Find the lines that contain the word "axes" and copy each one.

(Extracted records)
□ □ □
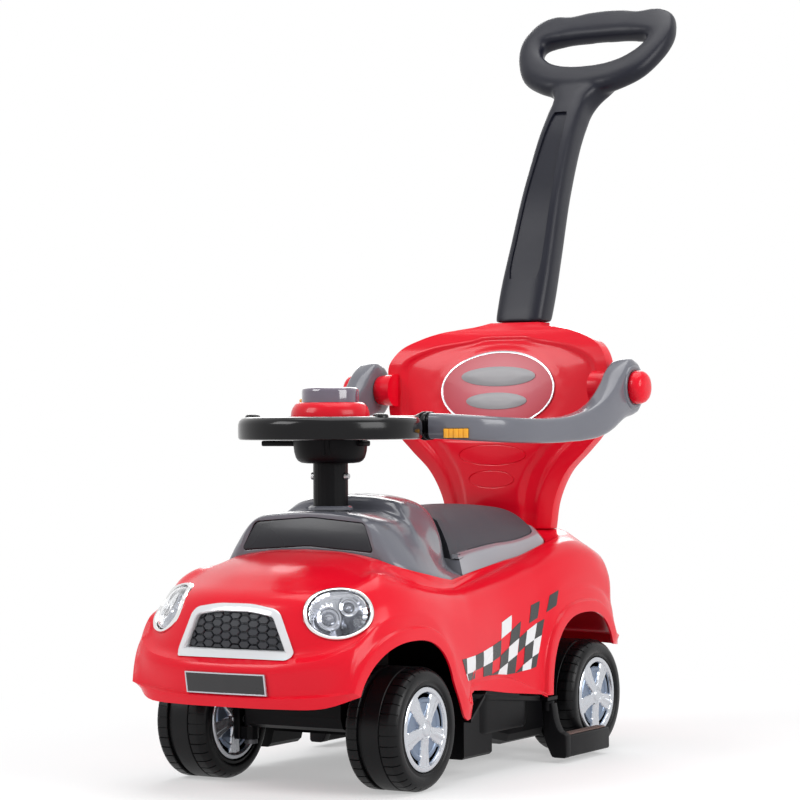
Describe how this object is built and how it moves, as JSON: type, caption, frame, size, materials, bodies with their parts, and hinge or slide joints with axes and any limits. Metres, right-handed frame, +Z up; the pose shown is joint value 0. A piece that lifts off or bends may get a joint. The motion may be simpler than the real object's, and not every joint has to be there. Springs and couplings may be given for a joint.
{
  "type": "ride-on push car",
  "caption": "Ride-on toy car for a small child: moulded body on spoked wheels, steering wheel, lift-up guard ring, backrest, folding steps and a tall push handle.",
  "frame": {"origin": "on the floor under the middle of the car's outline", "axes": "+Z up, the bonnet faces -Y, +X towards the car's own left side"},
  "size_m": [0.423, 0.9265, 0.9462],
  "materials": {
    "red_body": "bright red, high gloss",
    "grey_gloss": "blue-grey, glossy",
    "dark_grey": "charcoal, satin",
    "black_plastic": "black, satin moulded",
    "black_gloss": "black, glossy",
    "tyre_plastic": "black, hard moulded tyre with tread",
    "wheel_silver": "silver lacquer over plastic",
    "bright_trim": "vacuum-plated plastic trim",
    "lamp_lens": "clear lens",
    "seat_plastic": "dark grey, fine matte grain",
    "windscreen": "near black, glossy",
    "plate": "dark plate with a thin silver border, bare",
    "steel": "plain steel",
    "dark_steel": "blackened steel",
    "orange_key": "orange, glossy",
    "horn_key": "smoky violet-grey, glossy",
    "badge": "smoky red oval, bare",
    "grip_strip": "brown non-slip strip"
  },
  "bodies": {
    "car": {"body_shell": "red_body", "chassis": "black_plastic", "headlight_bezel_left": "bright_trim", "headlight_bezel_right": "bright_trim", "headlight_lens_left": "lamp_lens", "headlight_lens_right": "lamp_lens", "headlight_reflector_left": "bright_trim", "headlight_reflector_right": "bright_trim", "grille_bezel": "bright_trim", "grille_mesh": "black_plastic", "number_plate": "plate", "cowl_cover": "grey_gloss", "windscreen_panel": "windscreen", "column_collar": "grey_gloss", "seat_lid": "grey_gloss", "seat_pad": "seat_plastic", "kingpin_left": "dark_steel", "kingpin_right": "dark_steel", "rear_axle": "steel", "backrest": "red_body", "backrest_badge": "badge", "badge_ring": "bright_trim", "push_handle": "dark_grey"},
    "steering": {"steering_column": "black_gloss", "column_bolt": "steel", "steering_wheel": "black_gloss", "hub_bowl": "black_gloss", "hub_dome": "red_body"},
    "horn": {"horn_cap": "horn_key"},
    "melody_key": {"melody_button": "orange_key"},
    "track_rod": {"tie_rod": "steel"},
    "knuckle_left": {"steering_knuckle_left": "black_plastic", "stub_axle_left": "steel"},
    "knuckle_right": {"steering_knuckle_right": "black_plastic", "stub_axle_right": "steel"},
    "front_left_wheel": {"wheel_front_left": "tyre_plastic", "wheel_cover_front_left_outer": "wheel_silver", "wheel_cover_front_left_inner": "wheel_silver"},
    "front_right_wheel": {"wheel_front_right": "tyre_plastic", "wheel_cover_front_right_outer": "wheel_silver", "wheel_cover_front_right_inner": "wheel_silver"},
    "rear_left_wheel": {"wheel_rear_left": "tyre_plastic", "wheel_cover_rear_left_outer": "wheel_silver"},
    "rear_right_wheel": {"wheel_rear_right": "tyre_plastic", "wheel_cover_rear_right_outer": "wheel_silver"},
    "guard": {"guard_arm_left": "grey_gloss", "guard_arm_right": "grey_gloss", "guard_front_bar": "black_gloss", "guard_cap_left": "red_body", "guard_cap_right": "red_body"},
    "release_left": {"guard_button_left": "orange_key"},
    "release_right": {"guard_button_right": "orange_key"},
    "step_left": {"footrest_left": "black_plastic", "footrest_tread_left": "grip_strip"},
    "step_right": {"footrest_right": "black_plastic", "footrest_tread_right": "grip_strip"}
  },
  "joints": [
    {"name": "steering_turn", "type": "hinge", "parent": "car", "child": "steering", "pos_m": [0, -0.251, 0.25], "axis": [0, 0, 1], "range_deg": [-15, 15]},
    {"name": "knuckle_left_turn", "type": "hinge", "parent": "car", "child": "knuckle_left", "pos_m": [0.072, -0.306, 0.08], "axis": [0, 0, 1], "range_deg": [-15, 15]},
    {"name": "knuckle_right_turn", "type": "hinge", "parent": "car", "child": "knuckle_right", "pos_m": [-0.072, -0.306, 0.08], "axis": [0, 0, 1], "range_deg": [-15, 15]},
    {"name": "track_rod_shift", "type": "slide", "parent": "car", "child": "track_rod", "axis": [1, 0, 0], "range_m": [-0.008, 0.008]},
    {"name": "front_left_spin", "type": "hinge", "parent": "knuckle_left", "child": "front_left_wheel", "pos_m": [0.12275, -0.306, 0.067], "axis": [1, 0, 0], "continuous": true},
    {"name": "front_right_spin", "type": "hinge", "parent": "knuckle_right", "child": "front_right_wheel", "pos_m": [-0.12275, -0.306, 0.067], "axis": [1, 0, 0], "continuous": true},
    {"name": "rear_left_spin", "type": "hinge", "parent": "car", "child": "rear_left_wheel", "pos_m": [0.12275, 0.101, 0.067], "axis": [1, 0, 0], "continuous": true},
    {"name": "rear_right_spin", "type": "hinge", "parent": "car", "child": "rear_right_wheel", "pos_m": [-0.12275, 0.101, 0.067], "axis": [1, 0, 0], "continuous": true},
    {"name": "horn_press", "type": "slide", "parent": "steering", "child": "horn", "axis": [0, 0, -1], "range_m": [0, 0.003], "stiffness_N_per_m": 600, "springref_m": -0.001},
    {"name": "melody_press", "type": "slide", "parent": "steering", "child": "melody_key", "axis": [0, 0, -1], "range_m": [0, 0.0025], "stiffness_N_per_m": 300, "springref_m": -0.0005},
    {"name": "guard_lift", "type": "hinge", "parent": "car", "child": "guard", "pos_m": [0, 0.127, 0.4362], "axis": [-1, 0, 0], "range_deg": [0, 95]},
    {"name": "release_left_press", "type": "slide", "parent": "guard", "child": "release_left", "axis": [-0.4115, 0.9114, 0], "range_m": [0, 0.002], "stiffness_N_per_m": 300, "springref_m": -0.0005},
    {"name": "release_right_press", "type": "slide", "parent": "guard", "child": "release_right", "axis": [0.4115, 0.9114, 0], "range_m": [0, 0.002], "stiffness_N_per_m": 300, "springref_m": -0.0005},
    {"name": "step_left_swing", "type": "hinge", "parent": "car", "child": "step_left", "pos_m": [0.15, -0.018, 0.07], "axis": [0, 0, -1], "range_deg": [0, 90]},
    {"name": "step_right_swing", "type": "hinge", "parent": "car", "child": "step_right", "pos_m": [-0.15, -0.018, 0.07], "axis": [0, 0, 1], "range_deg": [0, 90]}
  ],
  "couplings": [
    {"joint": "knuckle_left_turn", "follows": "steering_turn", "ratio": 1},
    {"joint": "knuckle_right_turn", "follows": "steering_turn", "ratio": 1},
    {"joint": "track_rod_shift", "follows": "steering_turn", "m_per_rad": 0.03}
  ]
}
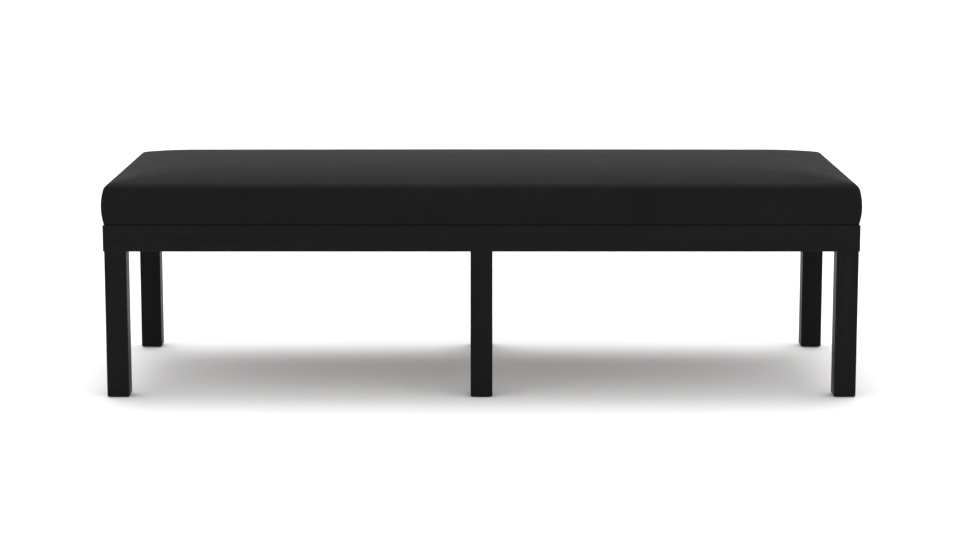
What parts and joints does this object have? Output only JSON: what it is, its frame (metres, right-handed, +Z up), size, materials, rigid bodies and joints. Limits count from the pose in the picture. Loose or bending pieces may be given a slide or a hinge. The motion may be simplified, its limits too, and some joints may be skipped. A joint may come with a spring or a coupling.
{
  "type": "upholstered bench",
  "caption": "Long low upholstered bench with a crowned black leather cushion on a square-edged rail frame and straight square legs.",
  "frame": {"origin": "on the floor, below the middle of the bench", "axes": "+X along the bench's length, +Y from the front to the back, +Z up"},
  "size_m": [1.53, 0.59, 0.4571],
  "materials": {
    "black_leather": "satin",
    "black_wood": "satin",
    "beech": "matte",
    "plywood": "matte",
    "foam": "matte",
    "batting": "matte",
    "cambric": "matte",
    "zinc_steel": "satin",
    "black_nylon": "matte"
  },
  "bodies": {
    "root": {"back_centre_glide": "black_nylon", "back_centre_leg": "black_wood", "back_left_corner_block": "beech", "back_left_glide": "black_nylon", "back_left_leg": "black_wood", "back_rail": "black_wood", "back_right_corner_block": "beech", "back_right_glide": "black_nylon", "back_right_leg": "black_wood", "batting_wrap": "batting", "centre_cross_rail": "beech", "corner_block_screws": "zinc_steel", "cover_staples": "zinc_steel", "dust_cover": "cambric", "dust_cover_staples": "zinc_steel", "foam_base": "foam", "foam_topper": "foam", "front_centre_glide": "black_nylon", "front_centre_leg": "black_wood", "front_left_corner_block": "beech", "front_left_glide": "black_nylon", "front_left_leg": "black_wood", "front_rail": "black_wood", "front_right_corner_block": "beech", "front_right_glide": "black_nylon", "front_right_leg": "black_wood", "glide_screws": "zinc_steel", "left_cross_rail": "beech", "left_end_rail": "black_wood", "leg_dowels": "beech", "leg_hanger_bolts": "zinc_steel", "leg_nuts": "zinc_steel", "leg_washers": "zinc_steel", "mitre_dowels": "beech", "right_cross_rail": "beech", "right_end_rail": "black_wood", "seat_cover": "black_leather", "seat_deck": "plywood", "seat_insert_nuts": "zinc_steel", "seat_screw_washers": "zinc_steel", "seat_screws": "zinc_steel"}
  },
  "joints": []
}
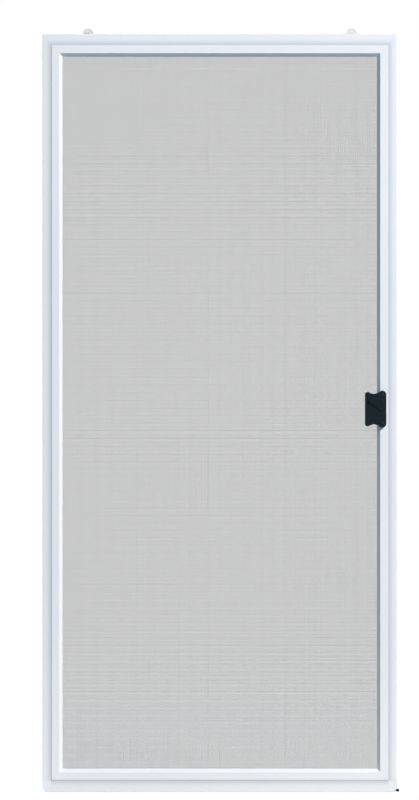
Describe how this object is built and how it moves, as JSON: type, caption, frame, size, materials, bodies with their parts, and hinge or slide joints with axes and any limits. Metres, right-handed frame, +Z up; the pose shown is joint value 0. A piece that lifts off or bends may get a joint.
□ □ □
- [Written solution]:
Describe how this object is built and how it moves, as JSON: type, caption, frame, size, materials, bodies with their parts, and hinge or slide joints with axes and any limits. Metres, right-handed frame, +Z up; the pose shown is joint value 0. A piece that lifts off or bends may get a joint. The motion may be simpler than the real object's, and not every joint has to be there. Springs and couplings may be given for a joint.
  "frame": {"origin": "on the floor under the middle of the car's outline", "axes": "+Z up, the bonnet faces -Y, +X towards the car's own left side"},
  "frame": {"origin": "on the floor, below the middle of the bench", "axes": "+X along the bench's length, +Y from the front to the back, +Z up"},
Describe how this object is built and how it moves, as JSON: type, caption, frame, size, materials, bodies with their parts, and hinge or slide joints with axes and any limits. Metres, right-handed frame, +Z up; the pose shown is joint value 0. A piece that lifts off or bends may get a joint.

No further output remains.